Как и Спайк, Стелла и Бланш каждое лето путешествовали на машине туда и обратно между Монтаной и Принстоном. Хотя из мотелей к тому времени уже исчезли массажные кровати, сестры с удовольствием забирались внутрь пружинных матрасов и сидели там до самого отъезда – который приходилось откладывать до тех пор, пока нам не удавалось раздобыть немного меда.
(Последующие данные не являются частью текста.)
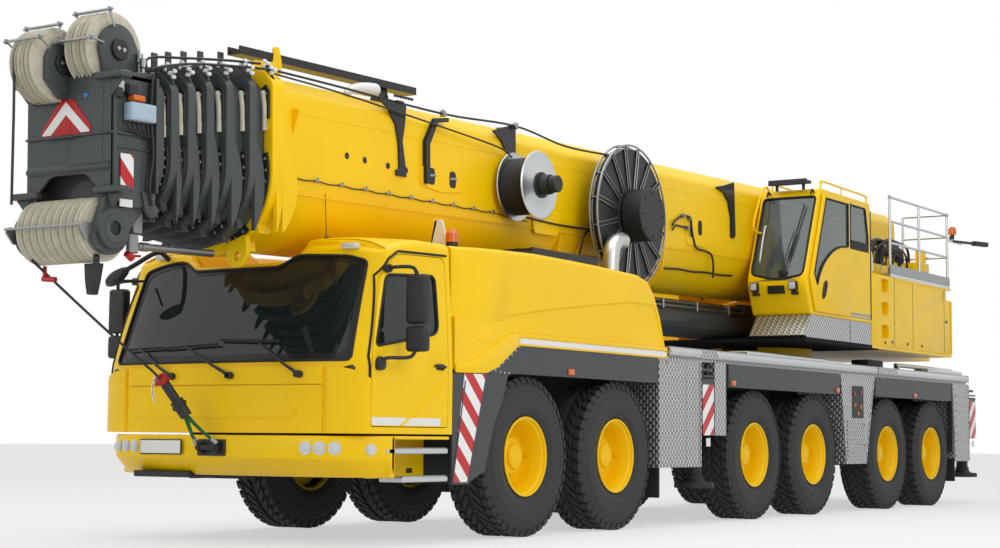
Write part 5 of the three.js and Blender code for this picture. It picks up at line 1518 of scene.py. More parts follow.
def buildHead():
    front, rear, half = head["front"], head["rear"], head["half"]
    body = Shape(boomSpace)
    for side in (1, -1):
        cheek = [(front + 0.004, -0.28), (front + 0.004, 0.68), (rear, 0.76), (rear, -0.28),
            (front + 0.3, -0.33)]
        body.prism(cheek, "x", side * (half - 0.04), side * half, 0.004)
        body.block((side * (half - 0.012), side * (half + 0.02)), (front + 0.02, front + 0.055),
            (-0.18, 0.66), 0.004)
        body.block((side * (half - 0.012), side * (half + 0.05)), (rear - 0.03, rear), (-0.2, 0.7), 0.004)
        body.block((side * (half - 0.01), side * (half + 0.025)), (front, rear), (0.225, 0.245), 0.004)
        body.block((side * (half - 0.01), side * (half + 0.015)), (front + 0.05, rear), (0.12, 0.135), 0.004)
        # corner ears above and below
        for level in (0.645, -0.235):
            ear = rounded([(0.3, front + 0.02), (0.3, front - 0.045), (0.56, front - 0.055),
                (0.6, front - 0.02), (0.6, front + 0.1), (half, front + 0.13)],
                [0.01, 0.02, 0.04, 0.04, 0.06, 0.02], 5)
            body.prism([(side * a, b) for a, b in ear], "z", level, level + 0.05, 0.012, 3)
            body.prism([(side * (half - 0.02), level), (side * 0.57, level), (side * half, level - 0.13)],
                "y", front + 0.005, front + 0.025, 0.003)
    plate = [(-half, -0.3), (-half, 0.68), (half, 0.68), (half, -0.3), (0.36, -0.3), (0.33, -0.2),
        (0.19, -0.07), (-0.19, -0.07), (-0.33, -0.2), (-0.36, -0.3)]
    body.prism(rounded(plate, [0.01, 0.01, 0.01, 0.01, 0.02, 0.04, 0.06, 0.06, 0.04, 0.02], 4), "y",
        front, front + 0.025, 0.004)
    body.block((-0.37, 0.37), (front - 0.004, front + 0.002), (-0.045, 0.59), 0.002)
    body.prism([(front, -0.06), (front - 0.022, -0.035), (front - 0.022, -0.015), (front, 0.015)], "x",
        -0.44, 0.44, 0.002)
    body.block((-0.44, 0.44), (front - 0.03, front), (0.222, 0.236), 0.003)
    body.block((-0.2, 0.1), (front - 0.05, front), (0.216, 0.224), 0.002)
    body.block((-half, half), (front, rear), (0.66, 0.7), 0.006)
    body.block((-0.4, 0.4), (front + 0.16, front + 0.18), (-0.3, 0.66), 0.003)
    # hangers for the lower sheaves
    cy, cz = head["lower"]
    for side in (1, -1):
        arc = [(cy + 0.2 * math.cos(a), cz + 0.2 * math.sin(a))
            for a in (math.radians(200 + 10 * k) for k in range(17))]
        body.prism([(front + 0.03, -0.16), *arc, (rear + 0.02, -0.24), (rear + 0.02, -0.16)], "x",
            side * 0.372, side * 0.424, 0.006, 2)
        arc = [(rear - 0.02 + 0.05 * math.cos(a), -0.34 + 0.05 * math.sin(a))
            for a in (math.radians(-100 + 20 * k) for k in range(10))]
        body.prism([(rear - 0.15, -0.2), (rear - 0.12, -0.33), *arc, (rear, -0.2)], "x", side * 0.43,
            side * 0.47, 0.005, 2)
    # plates of the upper sheaves
    y1, z1 = head["upperRight"]
    y2, z2 = head["upperLeft"]
    arc = [(y1 + 0.2 * math.cos(a), z1 + 0.2 * math.sin(a))
        for a in (math.radians(185 - 12 * k) for k in range(13))]
    for x in (0.312, 0.006):
        body.prism([(y1 - 0.14, 0.67), *arc, (rear + 0.05, 0.72), (rear + 0.05, 0.67)], "x", x, x + 0.032,
            0.005, 2)
    arc = [(y2 + 0.17 * math.cos(a), z2 + 0.17 * math.sin(a))
        for a in (math.radians(190 - 12 * k) for k in range(17))]
    for x in (-0.345, -0.048):
        body.prism([(front - 0.09, 0.53), (y2 - 0.17, 0.66), *arc, (y2 + 0.2, 0.6), (front, 0.53)], "x",
            x, x + 0.036, 0.005, 2)
    body.prism(rounded([(-0.36, 0.5), (0.0, 0.53), (0.0, 0.545), (-0.36, 0.52)], 0.002), "y",
        front - 0.06, front, 0.002)
    body.make("head_frame", grey, "head")

    dark, bolts = Shape(boomSpace), Shape(boomSpace)
    for x, (y, z) in ((0.344, head["upperRight"]), (-0.012, head["upperLeft"])):
        dark.tube([(x, y, z), (x + 0.022, y, z), (x + 0.028, y, z)], [0.085, 0.085, 0.078], 32)
        for d in (-0.03, 0.03):
            bolts.bolt((x + 0.028, y + d, z - 0.1 * d), (1, 0, 0), 0.011, 0.012)
    dark.tube([(-0.345, y2, z2), (-0.37, y2, z2)], 0.08, 28)
    dark.block((0.33, 0.36), (cy - 0.1, cy - 0.04), (-0.92, -0.7), 0.01)
    dark.prism(rounded([(0.16, -0.76), (0.3, -0.76), (0.27, -0.9), (0.24, -1.0), (0.19, -1.0),
        (0.17, -0.9)], 0.01), "y", cy - 0.02, cy + 0.06, 0.006)
    dark.block((half, half + 0.06), (-15.46, -15.36), (0.53, 0.62), 0.008)
    dark.block((half, half + 0.04), (-15.58, -15.5), (0.5, 0.58), 0.008)
    for k in range(6):
        a = -15.46 + k * 0.05
        dark.tube(smoothPath([(half + 0.05, a, 0.335), (half + 0.055, a + 0.01, 0.27),
            (half + 0.03, -15.22, 0.22)], 4), 0.008, 6)
    for x, y in ((half + 0.025, -15.17), (half + 0.045, -15.19)):
        dark.tube(smoothPath([(x, y, 0.72), (x, y - 0.02, 0.4), (x + 0.01, y, 0.1), (x, y - 0.03, -0.15),
            (x - 0.01, y + 0.01, -0.3)], 5), 0.011, 8)
    dark.make("head_black_parts", plastic, "head")
    bolts.make("head_bolts", stainless, "head")

    rods = Shape(boomSpace)
    for x0, x1, (y, z), r, angles in ((0.02, 0.34, head["upperRight"], 0.318, (112, 172)),
            (-0.34, -0.02, head["upperLeft"], 0.308, (100, 146))):
        for angle in angles:
            a = math.radians(angle)
            p = (y + r * math.cos(a), z + r * math.sin(a))
            rods.bar((x0 - 0.05, *p), (x1 + 0.05, *p), 0.012, 10)
            for x in (x0 - 0.02, x1 + 0.02):
                rods.prism([(p[0] - 0.02, p[1] - 0.02), (p[0] + 0.02, p[1] - 0.02),
                    (p[0] + 0.02, p[1] + 0.02), (p[0] - 0.02, p[1] + 0.02)], "x", x - 0.006, x + 0.006, 0.002)
                rods.bar((x, *p), (x, y + 0.18 * math.cos(a), z + 0.18 * math.sin(a)), 0.008, 8)
    rods.bar((-0.44, cy - 0.268, cz + 0.02), (0.4, cy - 0.268, cz + 0.02), 0.011, 10)
    for x in (-0.42, 0.38):
        rods.prism(rounded([(cy - 0.285, cz + 0.0), (cy - 0.25, cz + 0.04), (cy - 0.1, cz + 0.03),
            (cy - 0.1, cz - 0.06), (cy - 0.2, cz - 0.1)], 0.02), "x", x - 0.008, x + 0.008, 0.002)
    for start, end, radius in ((-15.1, -14.22, 0.03), (-15.06, -14.98, 0.036), (-14.62, -14.6, 0.034)):
        rods.tube([(0.25, start, -0.6), (0.25, end, -0.6)], radius, 16)
    rods.block((0.22, 0.28), (-15.2, -15.1), (-0.66, -0.5), 0.012)
    rods.block((0.235, 0.265), (-15.15, -15.05), (-0.5, -0.3), 0.006)
    for x, z in ((0.4, 0.78), (0.36, 0.82)):
        rods.tube([(x, -15.2, 0.7), (x, -15.2, z), (x, -15.2, z + 0.01), (x, -15.2, z + 0.08)],
            [0.02, 0.02, 0.028, 0.028], 12)
    rods.make("head_rods", steel, "head")
    lever = Shape(boomSpace).tube([(0.25, -15.21, -0.66), (0.25, -15.15, -0.7)], 0.03, 12)
    lever.bar((0.25, -15.21, -0.68), (0.25, -15.06, -0.675), 0.01, 8)
    lever.bar((-0.28, cy, -0.76), (-0.28, cy, -0.86), 0.016, 10)
    lever.bar((-0.28, cy - 0.02, -0.86), (-0.16, cy, -0.87), 0.022, 10)
    lever.make("head_levers", red, "head")

    # warning board on the nose
    board = Shape(boomSpace).prism(rounded([(-0.28, 0.24), (-0.28, 0.29), (-0.08, 0.52), (0.06, 0.52),
        (0.25, 0.3), (0.25, 0.24)], 0.02), "y", front - 0.012, front - 0.004, 0.002)
    board.make("warning_board", red, "head")
    mark = Shape(boomSpace).prism([(-0.265, 0.25), (-0.265, 0.262), (-0.015, 0.5), (0.24, 0.262),
        (0.24, 0.25), (0.15, 0.25), (-0.012, 0.4), (-0.175, 0.25)], "y", front - 0.0145, front - 0.011)
    mark.make("warning_mark", white, "head")
    blue = Shape(boomSpace)
    for x, z in ((-0.19, 0.515), (0.2, 0.535)):
        blue.tube([(x, front - 0.004, z), (x, front - 0.016, z)], 0.018, 16)
    blue.make("blue_plugs", buildMoulded("blue polythene cap", "#2E7FC4", 0.4), "head")
    box = Shape(boomSpace).block((half + 0.005, half + 0.1), (-15.47, -15.2), (0.335, 0.475), 0.012, 2)
    box.block((half + 0.09, half + 0.104), (-15.46, -15.21), (0.345, 0.465), 0.006)
    box.make("junction_box", paleBlue, "head")
    lamp_ = Shape(boomSpace).block((half + 0.01, half + 0.08), (-15.43, -15.3), (0.49, 0.535), 0.008)
    lamp_.make("orange_relay", orange, "head")
    panel = Shape(boomSpace).block((half + 0.002, half + 0.014), (-15.5, -15.36), (-0.19, 0.08), 0.002)
    panel.make("head_striped_panel", stripes["left"], "head")
    panel = Shape(boomSpace).block((-half - 0.014, -half - 0.002), (-15.5, -15.36), (-0.19, 0.08), 0.002)
    panel.make("head_striped_panel_right", stripes["right"], "head")
    label = Shape(boomSpace).block((half + 0.001, half + 0.006), (-15.57, -15.46), (0.56, 0.64), 0.002)
    label.block((half + 0.001, half + 0.006), (-15.5, -15.36), (-0.33, -0.27), 0.002)
    label.make("blank_plates", white, "head")

    wheels = Shape(boomSpace)
    for k in range(3):
        sheave(wheels, 0.05 + k * 0.085, 0.13 + k * 0.085, y1, z1, 0.3, 0.262)
    for k in range(3):
        sheave(wheels, -0.305 + k * 0.083, -0.225 + k * 0.083, y2, z2, 0.29, 0.252)
    wheels.make("upper_sheaves", nylon, "head")

    wheels = Shape(boomSpace)
    for k in range(9):
        sheave(wheels, -0.348 + k * 0.0773, -0.348 + (k + 1) * 0.0773, cy, cz, 0.25, 0.224)
    wheels.make("ribbed_sheaves", nylon, "sheaves", replaces=("lower_sheaves",))
    hubs, bores = Shape(boomSpace), Shape(boomSpace)
    for side in (1, -1):
        hubs.spin([(0.056, 0), (0.056, 0.05), (0.068, 0.056), (0.11, 0.056), (0.118, 0.048),
            (0.15, 0.044), (0.158, 0.036), (0.158, 0), (0.056, 0)], (side * 0.426, cy, cz), "x", 48, side)
        bores.tube([(side * 0.44, cy, cz), (side * 0.462, cy, cz)], 0.06, 32)
    hubs.make("sheave_hubs", grey, "sheaves")
    bores.make("sheave_bores", black, "sheaves")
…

В Принстоне мы часто устраивали ужины на восемь персон. Иногда после десерта гости в порыве безрассудства или из искреннего любопытства просили показать им Стеллу и Бланш. Мы обычно отказывались, поскольку встреча людей, только что позволивших себе несколько бокалов вина, с парой буйных, непоседливых хорьков, очевидно, могла иметь легко предсказуемые, но трудно контролируемые последствия. Иногда мы все же соглашались. Тогда гостей, вытащивших счастливый билет, ждало очаровательное – и по-настоящему опасное – зрелище раззадоренных, неуклюжих маленьких пушистых созданий, носящихся взад и вперед по столу среди винных бокалов, подсвечников, столового серебра, фруктовых и сырных корок. Бланш никогда не таскала еду с тарелок, а Стелла, наоборот, не упускала такого случая. Мы предупреждали гостей, чтобы они не протягивали руки и не пытались гладить Стеллу, но при свете свечей отличить сестер друг от друга было нелегко. Порой вечер заканчивался спокойно, а порой, чувствуя приближение хаоса, Джош ловил хорьков и уносил их. После этого Бланш и Стелла мирно устраивались в своем гамаке, а гостям раздавали пластыри, которые наши коллеги и аспиранты носили как почетные знаки отличия.